--- Data extract ---
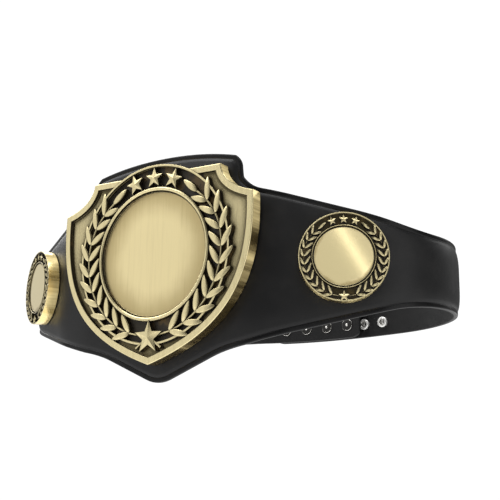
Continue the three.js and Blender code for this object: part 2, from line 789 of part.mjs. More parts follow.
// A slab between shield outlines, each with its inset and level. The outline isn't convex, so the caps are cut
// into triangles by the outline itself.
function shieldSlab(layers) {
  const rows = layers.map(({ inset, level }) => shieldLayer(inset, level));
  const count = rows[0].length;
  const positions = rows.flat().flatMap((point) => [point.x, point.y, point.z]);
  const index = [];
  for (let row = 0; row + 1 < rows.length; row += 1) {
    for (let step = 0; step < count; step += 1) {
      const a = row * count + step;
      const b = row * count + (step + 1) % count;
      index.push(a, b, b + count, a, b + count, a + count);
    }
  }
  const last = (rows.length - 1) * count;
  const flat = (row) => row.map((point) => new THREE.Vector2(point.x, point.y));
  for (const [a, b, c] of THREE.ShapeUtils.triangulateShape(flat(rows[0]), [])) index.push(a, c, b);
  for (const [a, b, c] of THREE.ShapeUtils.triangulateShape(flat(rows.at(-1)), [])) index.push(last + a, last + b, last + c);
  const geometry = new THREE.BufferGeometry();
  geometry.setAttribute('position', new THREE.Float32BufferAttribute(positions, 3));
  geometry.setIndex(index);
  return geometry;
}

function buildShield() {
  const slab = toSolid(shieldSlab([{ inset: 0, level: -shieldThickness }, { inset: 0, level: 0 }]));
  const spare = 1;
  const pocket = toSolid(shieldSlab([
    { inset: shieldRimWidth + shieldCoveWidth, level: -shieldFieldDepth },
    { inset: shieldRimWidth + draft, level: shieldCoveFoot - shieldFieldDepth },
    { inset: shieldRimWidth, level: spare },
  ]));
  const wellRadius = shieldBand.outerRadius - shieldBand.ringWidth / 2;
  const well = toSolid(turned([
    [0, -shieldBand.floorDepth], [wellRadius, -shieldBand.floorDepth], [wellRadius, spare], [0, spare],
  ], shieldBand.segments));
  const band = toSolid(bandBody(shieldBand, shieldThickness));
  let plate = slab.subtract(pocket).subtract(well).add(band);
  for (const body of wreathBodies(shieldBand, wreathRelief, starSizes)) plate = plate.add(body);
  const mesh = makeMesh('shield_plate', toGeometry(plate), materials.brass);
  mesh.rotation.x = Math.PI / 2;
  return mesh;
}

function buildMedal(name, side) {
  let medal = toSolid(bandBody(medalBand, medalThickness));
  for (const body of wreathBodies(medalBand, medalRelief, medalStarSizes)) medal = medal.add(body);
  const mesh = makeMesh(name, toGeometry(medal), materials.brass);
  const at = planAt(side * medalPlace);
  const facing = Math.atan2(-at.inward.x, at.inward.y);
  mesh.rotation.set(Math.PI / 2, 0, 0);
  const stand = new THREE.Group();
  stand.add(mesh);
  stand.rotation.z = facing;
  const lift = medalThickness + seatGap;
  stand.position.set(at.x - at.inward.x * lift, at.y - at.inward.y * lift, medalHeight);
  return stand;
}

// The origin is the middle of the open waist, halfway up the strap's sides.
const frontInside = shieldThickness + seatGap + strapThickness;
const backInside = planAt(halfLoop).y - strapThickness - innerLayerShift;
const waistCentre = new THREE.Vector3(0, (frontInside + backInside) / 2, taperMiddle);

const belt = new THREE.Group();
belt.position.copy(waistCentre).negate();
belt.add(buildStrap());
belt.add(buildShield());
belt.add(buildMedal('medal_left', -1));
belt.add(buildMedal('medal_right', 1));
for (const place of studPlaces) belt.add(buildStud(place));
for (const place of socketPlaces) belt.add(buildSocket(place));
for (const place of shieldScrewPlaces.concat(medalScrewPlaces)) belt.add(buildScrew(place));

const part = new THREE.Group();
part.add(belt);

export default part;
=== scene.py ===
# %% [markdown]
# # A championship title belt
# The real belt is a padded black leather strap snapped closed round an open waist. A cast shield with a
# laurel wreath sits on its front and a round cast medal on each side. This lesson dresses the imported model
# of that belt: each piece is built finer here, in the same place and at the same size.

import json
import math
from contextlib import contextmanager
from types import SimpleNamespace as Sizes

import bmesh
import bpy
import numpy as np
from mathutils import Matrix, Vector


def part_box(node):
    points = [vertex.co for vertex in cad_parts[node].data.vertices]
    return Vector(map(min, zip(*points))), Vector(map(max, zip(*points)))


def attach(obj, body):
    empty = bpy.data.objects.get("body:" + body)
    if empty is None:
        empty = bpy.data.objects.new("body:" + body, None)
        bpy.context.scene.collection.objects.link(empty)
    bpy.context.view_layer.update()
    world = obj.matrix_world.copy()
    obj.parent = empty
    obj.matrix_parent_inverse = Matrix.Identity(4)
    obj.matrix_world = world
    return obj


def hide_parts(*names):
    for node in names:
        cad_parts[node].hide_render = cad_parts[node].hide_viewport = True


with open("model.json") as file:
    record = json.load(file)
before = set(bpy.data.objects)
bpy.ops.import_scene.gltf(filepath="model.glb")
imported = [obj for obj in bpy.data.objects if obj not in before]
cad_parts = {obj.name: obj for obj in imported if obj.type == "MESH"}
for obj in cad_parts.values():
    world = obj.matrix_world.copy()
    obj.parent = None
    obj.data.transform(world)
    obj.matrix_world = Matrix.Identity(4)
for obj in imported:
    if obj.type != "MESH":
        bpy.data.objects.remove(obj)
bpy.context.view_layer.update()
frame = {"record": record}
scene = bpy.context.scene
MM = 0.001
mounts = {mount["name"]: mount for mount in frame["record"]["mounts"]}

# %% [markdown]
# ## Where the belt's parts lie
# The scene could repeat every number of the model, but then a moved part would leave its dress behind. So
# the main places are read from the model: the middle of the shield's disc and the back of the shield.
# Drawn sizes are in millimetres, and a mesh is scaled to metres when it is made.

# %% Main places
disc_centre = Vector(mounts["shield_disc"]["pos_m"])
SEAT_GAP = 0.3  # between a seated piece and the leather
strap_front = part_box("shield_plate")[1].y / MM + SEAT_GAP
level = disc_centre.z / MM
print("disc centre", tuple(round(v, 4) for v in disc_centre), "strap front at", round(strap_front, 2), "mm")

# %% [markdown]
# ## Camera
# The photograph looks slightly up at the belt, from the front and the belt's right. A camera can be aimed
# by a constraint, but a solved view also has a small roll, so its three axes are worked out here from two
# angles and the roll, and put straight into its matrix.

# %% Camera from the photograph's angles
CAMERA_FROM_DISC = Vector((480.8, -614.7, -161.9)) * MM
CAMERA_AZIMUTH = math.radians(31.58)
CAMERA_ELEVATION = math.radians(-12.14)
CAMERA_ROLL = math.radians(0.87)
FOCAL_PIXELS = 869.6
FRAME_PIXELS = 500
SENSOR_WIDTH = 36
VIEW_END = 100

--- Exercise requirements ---
Nothing in the data may differ; print all of it exactly as written.

--- Answer to the task ---
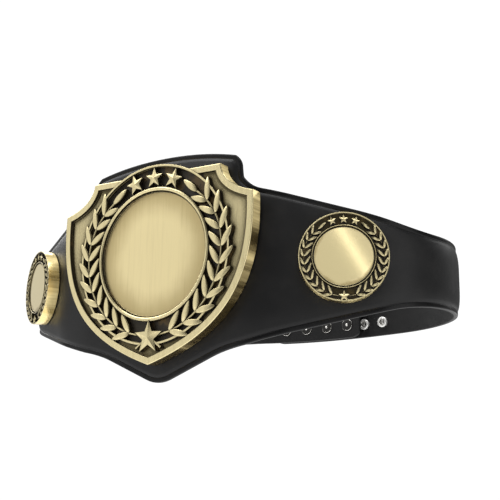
Continue the three.js and Blender code for this object: part 2, from line 789 of part.mjs. More parts follow.
// A slab between shield outlines, each with its inset and level. The outline isn't convex, so the caps are cut
// into triangles by the outline itself.
function shieldSlab(layers) {
  const rows = layers.map(({ inset, level }) => shieldLayer(inset, level));
  const count = rows[0].length;
  const positions = rows.flat().flatMap((point) => [point.x, point.y, point.z]);
  const index = [];
  for (let row = 0; row + 1 < rows.length; row += 1) {
    for (let step = 0; step < count; step += 1) {
      const a = row * count + step;
      const b = row * count + (step + 1) % count;
      index.push(a, b, b + count, a, b + count, a + count);
    }
  }
  const last = (rows.length - 1) * count;
  const flat = (row) => row.map((point) => new THREE.Vector2(point.x, point.y));
  for (const [a, b, c] of THREE.ShapeUtils.triangulateShape(flat(rows[0]), [])) index.push(a, c, b);
  for (const [a, b, c] of THREE.ShapeUtils.triangulateShape(flat(rows.at(-1)), [])) index.push(last + a, last + b, last + c);
  const geometry = new THREE.BufferGeometry();
  geometry.setAttribute('position', new THREE.Float32BufferAttribute(positions, 3));
  geometry.setIndex(index);
  return geometry;
}

function buildShield() {
  const slab = toSolid(shieldSlab([{ inset: 0, level: -shieldThickness }, { inset: 0, level: 0 }]));
  const spare = 1;
  const pocket = toSolid(shieldSlab([
    { inset: shieldRimWidth + shieldCoveWidth, level: -shieldFieldDepth },
    { inset: shieldRimWidth + draft, level: shieldCoveFoot - shieldFieldDepth },
    { inset: shieldRimWidth, level: spare },
  ]));
  const wellRadius = shieldBand.outerRadius - shieldBand.ringWidth / 2;
  const well = toSolid(turned([
    [0, -shieldBand.floorDepth], [wellRadius, -shieldBand.floorDepth], [wellRadius, spare], [0, spare],
  ], shieldBand.segments));
  const band = toSolid(bandBody(shieldBand, shieldThickness));
  let plate = slab.subtract(pocket).subtract(well).add(band);
  for (const body of wreathBodies(shieldBand, wreathRelief, starSizes)) plate = plate.add(body);
  const mesh = makeMesh('shield_plate', toGeometry(plate), materials.brass);
  mesh.rotation.x = Math.PI / 2;
  return mesh;
}

function buildMedal(name, side) {
  let medal = toSolid(bandBody(medalBand, medalThickness));
  for (const body of wreathBodies(medalBand, medalRelief, medalStarSizes)) medal = medal.add(body);
  const mesh = makeMesh(name, toGeometry(medal), materials.brass);
  const at = planAt(side * medalPlace);
  const facing = Math.atan2(-at.inward.x, at.inward.y);
  mesh.rotation.set(Math.PI / 2, 0, 0);
  const stand = new THREE.Group();
  stand.add(mesh);
  stand.rotation.z = facing;
  const lift = medalThickness + seatGap;
  stand.position.set(at.x - at.inward.x * lift, at.y - at.inward.y * lift, medalHeight);
  return stand;
}

// The origin is the middle of the open waist, halfway up the strap's sides.
const frontInside = shieldThickness + seatGap + strapThickness;
const backInside = planAt(halfLoop).y - strapThickness - innerLayerShift;
const waistCentre = new THREE.Vector3(0, (frontInside + backInside) / 2, taperMiddle);

const belt = new THREE.Group();
belt.position.copy(waistCentre).negate();
belt.add(buildStrap());
belt.add(buildShield());
belt.add(buildMedal('medal_left', -1));
belt.add(buildMedal('medal_right', 1));
for (const place of studPlaces) belt.add(buildStud(place));
for (const place of socketPlaces) belt.add(buildSocket(place));
for (const place of shieldScrewPlaces.concat(medalScrewPlaces)) belt.add(buildScrew(place));

const part = new THREE.Group();
part.add(belt);

export default part;
=== scene.py ===
# %% [markdown]
# # A championship title belt
# The real belt is a padded black leather strap snapped closed round an open waist. A cast shield with a
# laurel wreath sits on its front and a round cast medal on each side. This lesson dresses the imported model
# of that belt: each piece is built finer here, in the same place and at the same size.

import json
import math
from contextlib import contextmanager
from types import SimpleNamespace as Sizes

import bmesh
import bpy
import numpy as np
from mathutils import Matrix, Vector


def part_box(node):
    points = [vertex.co for vertex in cad_parts[node].data.vertices]
    return Vector(map(min, zip(*points))), Vector(map(max, zip(*points)))


def attach(obj, body):
    empty = bpy.data.objects.get("body:" + body)
    if empty is None:
        empty = bpy.data.objects.new("body:" + body, None)
        bpy.context.scene.collection.objects.link(empty)
    bpy.context.view_layer.update()
    world = obj.matrix_world.copy()
    obj.parent = empty
    obj.matrix_parent_inverse = Matrix.Identity(4)
    obj.matrix_world = world
    return obj


def hide_parts(*names):
    for node in names:
        cad_parts[node].hide_render = cad_parts[node].hide_viewport = True


with open("model.json") as file:
    record = json.load(file)
before = set(bpy.data.objects)
bpy.ops.import_scene.gltf(filepath="model.glb")
imported = [obj for obj in bpy.data.objects if obj not in before]
cad_parts = {obj.name: obj for obj in imported if obj.type == "MESH"}
for obj in cad_parts.values():
    world = obj.matrix_world.copy()
    obj.parent = None
    obj.data.transform(world)
    obj.matrix_world = Matrix.Identity(4)
for obj in imported:
    if obj.type != "MESH":
        bpy.data.objects.remove(obj)
bpy.context.view_layer.update()
frame = {"record": record}
scene = bpy.context.scene
MM = 0.001
mounts = {mount["name"]: mount for mount in frame["record"]["mounts"]}

# %% [markdown]
# ## Where the belt's parts lie
# The scene could repeat every number of the model, but then a moved part would leave its dress behind. So
# the main places are read from the model: the middle of the shield's disc and the back of the shield.
# Drawn sizes are in millimetres, and a mesh is scaled to metres when it is made.

# %% Main places
disc_centre = Vector(mounts["shield_disc"]["pos_m"])
SEAT_GAP = 0.3  # between a seated piece and the leather
strap_front = part_box("shield_plate")[1].y / MM + SEAT_GAP
level = disc_centre.z / MM
print("disc centre", tuple(round(v, 4) for v in disc_centre), "strap front at", round(strap_front, 2), "mm")

# %% [markdown]
# ## Camera
# The photograph looks slightly up at the belt, from the front and the belt's right. A camera can be aimed
# by a constraint, but a solved view also has a small roll, so its three axes are worked out here from two
# angles and the roll, and put straight into its matrix.

# %% Camera from the photograph's angles
CAMERA_FROM_DISC = Vector((480.8, -614.7, -161.9)) * MM
CAMERA_AZIMUTH = math.radians(31.58)
CAMERA_ELEVATION = math.radians(-12.14)
CAMERA_ROLL = math.radians(0.87)
FOCAL_PIXELS = 869.6
FRAME_PIXELS = 500
SENSOR_WIDTH = 36
VIEW_END = 100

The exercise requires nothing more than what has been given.